Dass meine Arbeiten beinahe vollkommen in Vergessenheit geraten wären, macht mir nichts aus. Prominenz habe ich nie gesucht, nein, ich fand mich vielmehr unwillentlich immer inmitten dieser wieder. Der glücklichste Augenblick meines ganzen Lebens? – Der Traum. Mir vorzustellen, dass ich ein anderer bin. Mir selbst meine Lieblingsrolle vorzuspielen. Bevor ich mich von der Welt lossage, werde ich vor Herod tanzen, weil er an meinem Schlaf interessiert ist und mich meine Träume beschreiben lässt.­ 

Kunst, Leben: Ganz egal, es ist dasselbe. Es ist das, was am weitesten entfernt ist vom Traum – selbst vom Alptraum. Ich hoffe wirklich, dass es Dummköpfe gibt, denen es Eindruck macht. Mich lässt es kalt. 

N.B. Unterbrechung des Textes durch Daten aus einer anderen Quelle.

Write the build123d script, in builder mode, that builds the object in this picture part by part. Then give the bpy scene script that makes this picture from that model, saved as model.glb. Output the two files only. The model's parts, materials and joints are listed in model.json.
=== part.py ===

Lucy Schwob/Claude Cahun stirbt am 8. Dezember 1954 auf Jersey.

 

Der Text bedient sich stellenweise der Montage. Er enthält Passagen aus Claude Cahuns Werk, in erster Linie aus „Aveux non Avenus“ und „Heroïnes“. Die Textfragmente wurden von der Autorin für diese Publikation aus dem Französischen und Englischen ins Deutsche übersetzt.